What is needed: Below you will find a set of lines. Repeat them all exactly.

Source material:
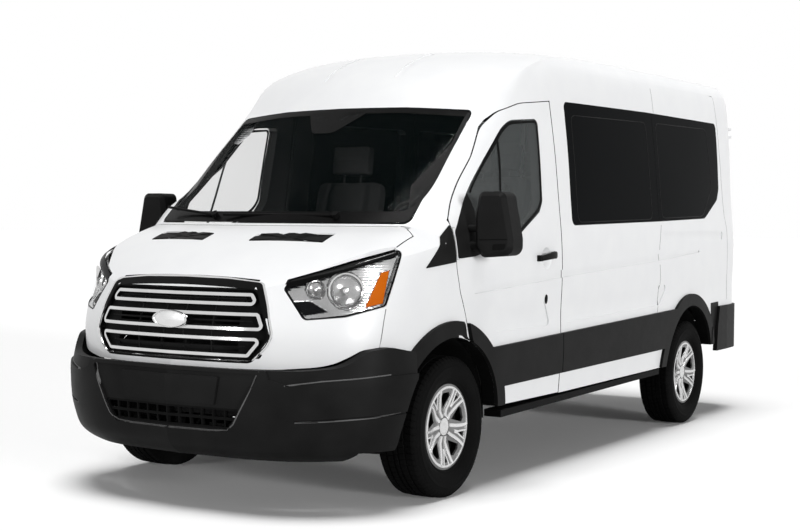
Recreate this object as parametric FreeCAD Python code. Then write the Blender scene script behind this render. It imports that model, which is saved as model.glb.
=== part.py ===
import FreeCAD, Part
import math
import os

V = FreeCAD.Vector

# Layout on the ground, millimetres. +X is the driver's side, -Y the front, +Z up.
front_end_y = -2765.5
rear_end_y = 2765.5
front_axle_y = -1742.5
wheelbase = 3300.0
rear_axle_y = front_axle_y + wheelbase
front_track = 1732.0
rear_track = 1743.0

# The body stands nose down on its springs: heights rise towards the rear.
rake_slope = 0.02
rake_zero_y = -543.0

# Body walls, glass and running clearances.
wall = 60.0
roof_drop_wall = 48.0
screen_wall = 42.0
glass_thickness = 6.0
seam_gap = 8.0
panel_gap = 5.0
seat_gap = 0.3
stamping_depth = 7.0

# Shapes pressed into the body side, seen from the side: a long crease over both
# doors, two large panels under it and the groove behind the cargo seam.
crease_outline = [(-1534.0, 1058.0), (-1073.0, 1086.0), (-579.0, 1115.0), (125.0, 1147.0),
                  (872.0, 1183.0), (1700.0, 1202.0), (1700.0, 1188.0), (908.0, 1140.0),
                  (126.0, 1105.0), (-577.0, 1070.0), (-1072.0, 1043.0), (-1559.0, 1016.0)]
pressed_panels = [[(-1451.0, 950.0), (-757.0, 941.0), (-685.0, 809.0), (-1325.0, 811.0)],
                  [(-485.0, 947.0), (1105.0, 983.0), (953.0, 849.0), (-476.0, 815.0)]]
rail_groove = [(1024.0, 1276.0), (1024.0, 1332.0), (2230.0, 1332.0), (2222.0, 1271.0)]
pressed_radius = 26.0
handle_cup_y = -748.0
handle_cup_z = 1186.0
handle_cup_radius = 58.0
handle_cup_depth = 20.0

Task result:
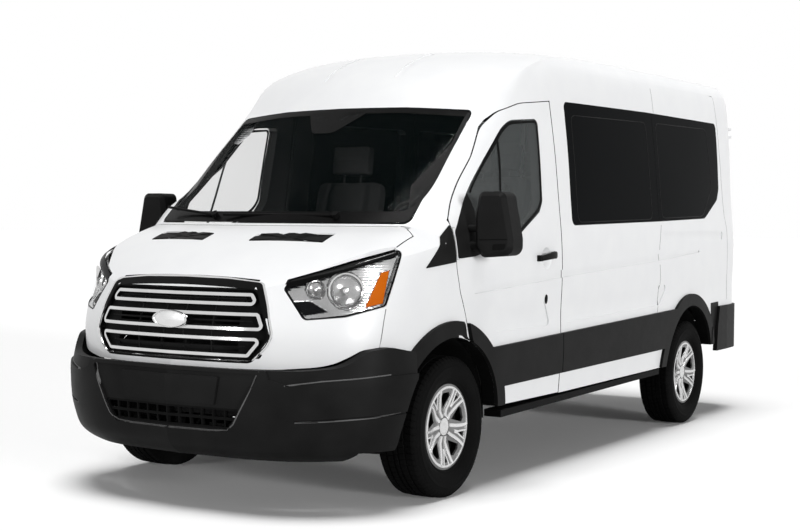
Recreate this object as parametric FreeCAD Python code. Then write the Blender scene script behind this render. It imports that model, which is saved as model.glb.
=== part.py ===
import FreeCAD, Part
import math
import os

V = FreeCAD.Vector

# Layout on the ground, millimetres. +X is the driver's side, -Y the front, +Z up.
front_end_y = -2765.5
rear_end_y = 2765.5
front_axle_y = -1742.5
wheelbase = 3300.0
rear_axle_y = front_axle_y + wheelbase
front_track = 1732.0
rear_track = 1743.0

# The body stands nose down on its springs: heights rise towards the rear.
rake_slope = 0.02
rake_zero_y = -543.0

# Body walls, glass and running clearances.
wall = 60.0
roof_drop_wall = 48.0
screen_wall = 42.0
glass_thickness = 6.0
seam_gap = 8.0
panel_gap = 5.0
seat_gap = 0.3
stamping_depth = 7.0

# Shapes pressed into the body side, seen from the side: a long crease over both
# doors, two large panels under it and the groove behind the cargo seam.
crease_outline = [(-1534.0, 1058.0), (-1073.0, 1086.0), (-579.0, 1115.0), (125.0, 1147.0),
                  (872.0, 1183.0), (1700.0, 1202.0), (1700.0, 1188.0), (908.0, 1140.0),
                  (126.0, 1105.0), (-577.0, 1070.0), (-1072.0, 1043.0), (-1559.0, 1016.0)]
pressed_panels = [[(-1451.0, 950.0), (-757.0, 941.0), (-685.0, 809.0), (-1325.0, 811.0)],
                  [(-485.0, 947.0), (1105.0, 983.0), (953.0, 849.0), (-476.0, 815.0)]]
rail_groove = [(1024.0, 1276.0), (1024.0, 1332.0), (2230.0, 1332.0), (2222.0, 1271.0)]
pressed_radius = 26.0
handle_cup_y = -748.0
handle_cup_z = 1186.0
handle_cup_radius = 58.0
handle_cup_depth = 20.0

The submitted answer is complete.